Will Bunch at the Philadelphia Daily News points out that Medina will appear this Sunday at an event in San Antonio, called "Taking Back Texas." The other two top-billed speakers are Stewart Rhodes, founder of the Oath Keepers movement, and Oather activist Richard Mack, a former sheriff of Graham County, Arizona.
You can see in each of those initial stories the adjacency, to put it charitably, of the Oath Keepers and the Tea Party, with a little birtherism and 9/11 trutherism thrown in for good measure. I'm not suggesting TPM was alone at the time in covering the flourishing of right-wing extremism, but to this day I don't think it's as widely understood as it should be that the cauldron of racial grievance, white resentment, transgressive extra-constitutionalism, and conspiracizing in 2009-10 was a precursor to the Trump presidency and ultimately to Jan. 6.
Our first closer look at Rhodes himself came a few days later in a story by Jillian Rayfield – "Too Extreme For O'Reilly? The Man Behind The Right-Wing Group 'Oath Keepers'" – that pivoted off an appearance by Rhodes on Fox News' The O'Reilly Factor.* Keep in mind here that less than a year after founding the Oath Keepers, Rhodes is being elevated into a primetime appearance on Fox News' most popular show:
The Oath Keepers have some connections to the Tea Party movement, which itself has gained a lot of traction within the conservative movement. For one thing, Oath Keepers is part of the Friends for Liberty coalition, an umbrella group for such Tea Party-friendly movements as Glenn Beck's 9/12 Project and the John Birch Society. Rhodes is even on the planning committee for the 2010 9/12 Project. …
Also, notably, Oath Keepers has a booth at the ongoing CPAC conference in Washington, D.C., where they are handing out a DVD called "For Liberty: How the Ron Paul Revolution Watered the Withered Tree of Liberty" (the ties between the group and Ron Paul don't stop there – Rhodes himself is a former member of Paul's D.C. staff, according to his Oath Keeper's bio page).
CPAC. Glenn Beck. The John Birch Society. Ron Paul. The point isn't that all the ingredients were there for what became seditious conspiracy. It's not as simple as a pinch of Ron Paul and a dollop of Birchers and a cup of Tea Party and presto you have a coup. Rather, the point is that conservatism in America, or what passed for it in its various manifestations, went off the rails more than a decade before the events of Jan. 6. Barack Obama's election was, we all know, a catalyzing event. But it didn't start there, and it certainly didn't start in 2016 with the election of Donald Trump.
There's another little echo of that time in the archive. In the screenshot above from the O'Reilly-Rhodes interview, see the partial chyron? "CRASHED A SMALL PLANE INTO A TX OFFICE BUILDING." That's a reference to the suicide attack by 53-year-old Andrew Joseph Stack III, who had just flown his plane into an IRS office in Austin, killing an IRS employee and injuring several others.

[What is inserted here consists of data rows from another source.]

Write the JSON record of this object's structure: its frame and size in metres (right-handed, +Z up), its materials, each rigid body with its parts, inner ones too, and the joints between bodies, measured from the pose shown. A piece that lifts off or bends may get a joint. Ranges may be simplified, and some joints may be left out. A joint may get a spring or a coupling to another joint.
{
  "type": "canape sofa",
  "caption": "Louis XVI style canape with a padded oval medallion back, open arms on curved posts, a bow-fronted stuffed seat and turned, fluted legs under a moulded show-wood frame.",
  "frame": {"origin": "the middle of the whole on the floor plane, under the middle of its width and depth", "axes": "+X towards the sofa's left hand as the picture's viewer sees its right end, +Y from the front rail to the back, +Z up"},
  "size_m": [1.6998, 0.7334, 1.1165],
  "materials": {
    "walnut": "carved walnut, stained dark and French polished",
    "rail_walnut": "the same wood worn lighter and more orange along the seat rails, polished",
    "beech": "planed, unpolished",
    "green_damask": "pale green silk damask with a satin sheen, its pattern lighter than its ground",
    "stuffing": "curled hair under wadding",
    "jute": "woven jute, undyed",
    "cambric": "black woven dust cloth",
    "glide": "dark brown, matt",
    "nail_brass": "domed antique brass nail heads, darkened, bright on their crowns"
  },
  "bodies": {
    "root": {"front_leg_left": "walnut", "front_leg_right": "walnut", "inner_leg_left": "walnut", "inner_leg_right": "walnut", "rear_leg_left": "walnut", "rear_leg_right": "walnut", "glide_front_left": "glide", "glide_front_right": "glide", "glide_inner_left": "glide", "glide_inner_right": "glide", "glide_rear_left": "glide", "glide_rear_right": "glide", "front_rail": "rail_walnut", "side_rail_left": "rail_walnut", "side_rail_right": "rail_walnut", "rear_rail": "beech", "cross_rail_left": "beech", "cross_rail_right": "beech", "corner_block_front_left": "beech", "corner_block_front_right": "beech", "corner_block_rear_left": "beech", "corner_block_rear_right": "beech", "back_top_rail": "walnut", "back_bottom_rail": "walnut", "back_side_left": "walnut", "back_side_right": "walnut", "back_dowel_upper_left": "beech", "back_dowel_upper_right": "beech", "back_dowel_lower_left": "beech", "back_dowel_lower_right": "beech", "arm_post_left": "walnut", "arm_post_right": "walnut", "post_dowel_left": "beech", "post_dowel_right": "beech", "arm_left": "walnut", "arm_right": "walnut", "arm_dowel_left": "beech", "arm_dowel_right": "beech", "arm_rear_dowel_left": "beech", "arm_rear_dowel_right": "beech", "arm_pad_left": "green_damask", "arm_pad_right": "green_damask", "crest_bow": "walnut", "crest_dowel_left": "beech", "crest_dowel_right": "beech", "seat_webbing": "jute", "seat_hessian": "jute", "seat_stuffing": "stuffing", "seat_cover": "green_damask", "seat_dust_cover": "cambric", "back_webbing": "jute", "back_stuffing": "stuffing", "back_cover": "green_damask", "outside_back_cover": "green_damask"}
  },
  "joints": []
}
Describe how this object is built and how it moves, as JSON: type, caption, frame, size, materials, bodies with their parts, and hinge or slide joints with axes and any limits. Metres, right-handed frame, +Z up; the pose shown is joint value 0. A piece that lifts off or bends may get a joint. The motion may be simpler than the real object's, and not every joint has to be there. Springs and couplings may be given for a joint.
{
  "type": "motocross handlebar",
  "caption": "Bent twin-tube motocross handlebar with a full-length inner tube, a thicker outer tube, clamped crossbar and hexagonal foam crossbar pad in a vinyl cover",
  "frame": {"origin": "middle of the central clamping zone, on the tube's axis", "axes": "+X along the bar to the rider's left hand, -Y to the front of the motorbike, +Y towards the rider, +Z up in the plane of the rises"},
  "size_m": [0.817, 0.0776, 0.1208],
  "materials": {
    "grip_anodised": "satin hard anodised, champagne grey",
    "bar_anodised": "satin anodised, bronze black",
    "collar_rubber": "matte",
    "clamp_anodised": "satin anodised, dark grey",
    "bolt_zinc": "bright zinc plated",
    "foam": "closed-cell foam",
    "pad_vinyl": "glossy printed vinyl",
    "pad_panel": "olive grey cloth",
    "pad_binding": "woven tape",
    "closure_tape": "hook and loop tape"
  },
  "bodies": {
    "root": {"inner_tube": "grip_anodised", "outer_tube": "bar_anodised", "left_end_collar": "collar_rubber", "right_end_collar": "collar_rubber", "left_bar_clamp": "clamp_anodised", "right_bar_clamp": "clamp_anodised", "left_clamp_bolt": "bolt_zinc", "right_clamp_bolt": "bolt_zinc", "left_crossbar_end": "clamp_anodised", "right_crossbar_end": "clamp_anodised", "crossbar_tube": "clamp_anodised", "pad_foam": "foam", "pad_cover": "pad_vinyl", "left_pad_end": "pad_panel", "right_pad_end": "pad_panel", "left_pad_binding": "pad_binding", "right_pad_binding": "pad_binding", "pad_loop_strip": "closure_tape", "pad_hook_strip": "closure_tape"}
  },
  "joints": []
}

Coming less than a decade after 9/11, the attack sparked more of a nationwide reaction than you would expect now.
An angry, middle-aged white man with a grudge against the federal government turning violent and acting out his grievances. It's a familiar tableau now, but there's a certain naivete about right-wing extremism in the NYT report on the incident that persists to this day:
But in place of the typical portrait of a terrorist driven by ideology, Mr. Stack was described as generally easygoing, a talented amateur musician with marital troubles and a maddening grudge against the tax authorities. …
Within hours of the crash, before the death or even the identity of the pilot had been confirmed, officials ruled out any connection to terrorist groups or causes.

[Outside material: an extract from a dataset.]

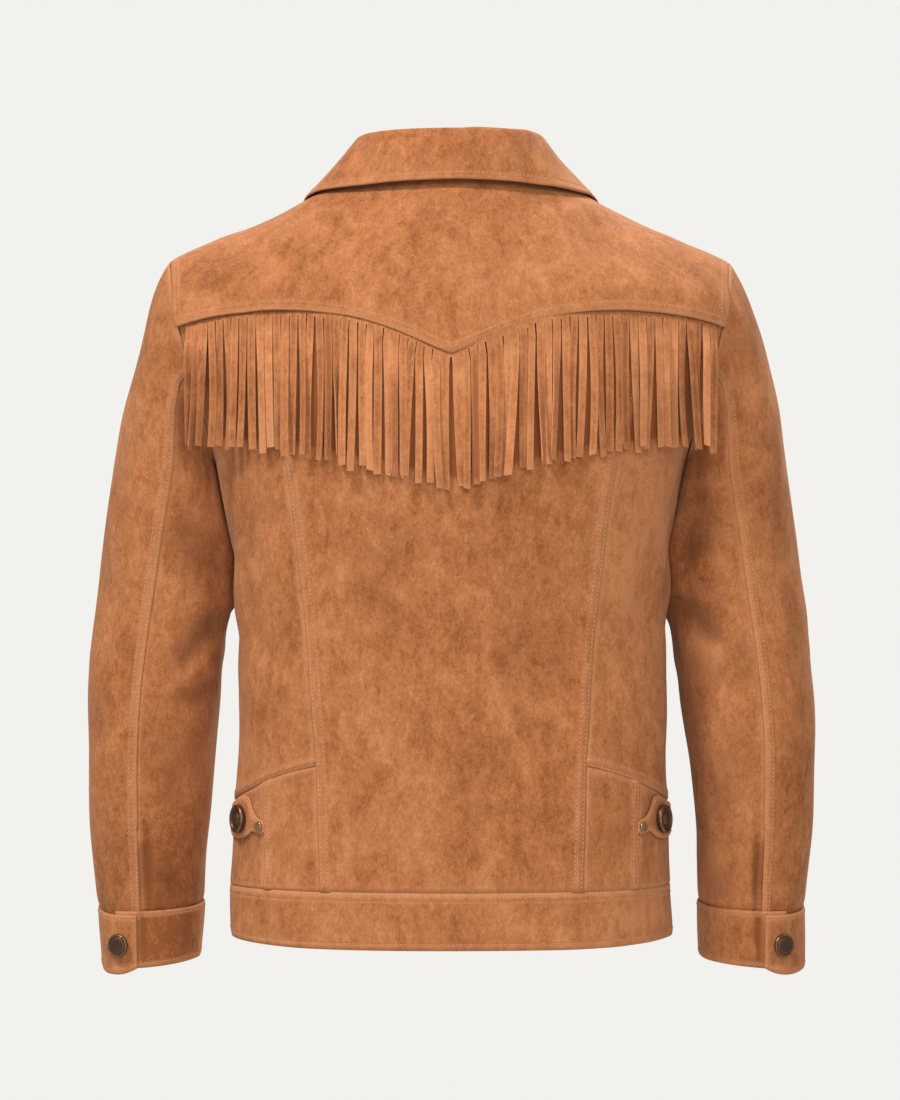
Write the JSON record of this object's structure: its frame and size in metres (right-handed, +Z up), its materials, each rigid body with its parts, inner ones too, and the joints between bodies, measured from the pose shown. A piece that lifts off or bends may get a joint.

"The main thing I want to put out there is that this is an isolated incident here; there is no cause for alarm," said the Austin police chief, Art Acevedo, in a televised news conference at midday. Asked how he could be sure, Mr. Acevedo said, "You have to take my word at it, don't you?"
Now I should mention that in the Obama years, there was a strenuous effort to downplay, minimize and recast attacks like this one as not terrorism, a collective effort of law enforcement and politicians in the years after 9/11 to avoid the repercussions of something happening on their watch. But to put it bluntly, we collectively still don't see these kinds of attacks as "driven by ideology." A "maddening grudge," as the NYT put it, is what exactly? If the attackers aren't dark-skinned religious fundamentalists we put them in a different bucket. Stack was simply a man broken by the IRS, in the words of his wife's stepfather:
"I knew Joe had a hang-up with the I.R.S. on account of them breaking him, taking his savings away," said Jack Cook, the stepfather of Mr. Stack's wife, in a telephone interview from his home in Oklahoma. "And that's undoubtedly the reason he flew the airplane against that building. Not to kill people, but just to damage the I.R.S."
In sentencing Rhodes today in a federal courtroom in DC across the street from the Capitol, U.S. District Judge Amit Mehta denounced Rhodes in words rarely if ever heard here in America: "I dare say Mr. Rhodes, and I have never said this to anyone I have sentenced: You, sir, present an ongoing threat and a peril to this country, the republic and the very fabric of democracy."